Poulin attended many CIFAR meetings as a graduate student in the early 2000s and was deeply involved in the quantum information science community. He formally became a CIFAR fellow in 2014 and in 2018 he became co-director of the Quantum Information Science program. He took over for Laflamme, who had led the program from its inception in 2002.
Poulin, with co-director and University of Toronto professor Aephraim Steinberg, led the program at a crucial moment in its history. Faced with a competitive renewal process, they took the program in a new direction, emphasizing the information science perspective and inviting more international fellows and experts with ties to industrial labs.
“The program needed to be transformed,” says Laflamme. “When you’ve done something for fifteen years, you need new blood, you need new energy.

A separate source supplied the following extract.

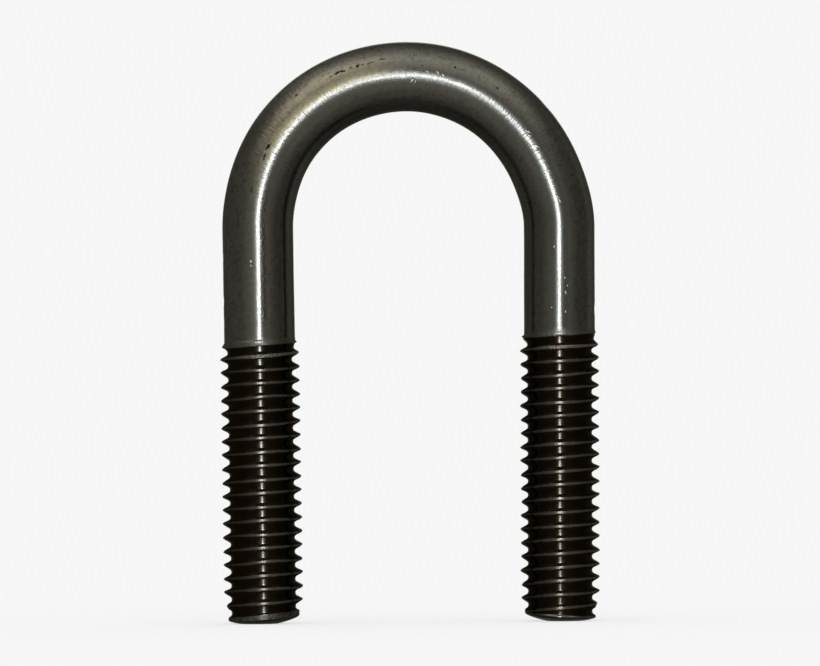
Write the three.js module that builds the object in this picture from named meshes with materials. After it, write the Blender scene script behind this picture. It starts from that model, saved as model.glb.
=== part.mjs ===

David was definitely the right person to lead the new program.”
“David was more immediately open to thinking about large structural changes and not being bound to the way things had been done before,” says Steinberg, Poulin’s co-director of the CIFAR program. “Working with him on rethinking the program brought me a lot, and I think will continue bringing me a lot in my approaches to all sorts of organizational challenges.”
“David is amazing, especially in terms of his creativity and his readiness to rethink everything. I think that creativity has been a hallmark of David administratively, but also in his research. I hate to use the cliche, but he is always looking outside the box and around the corner for the next great thing.”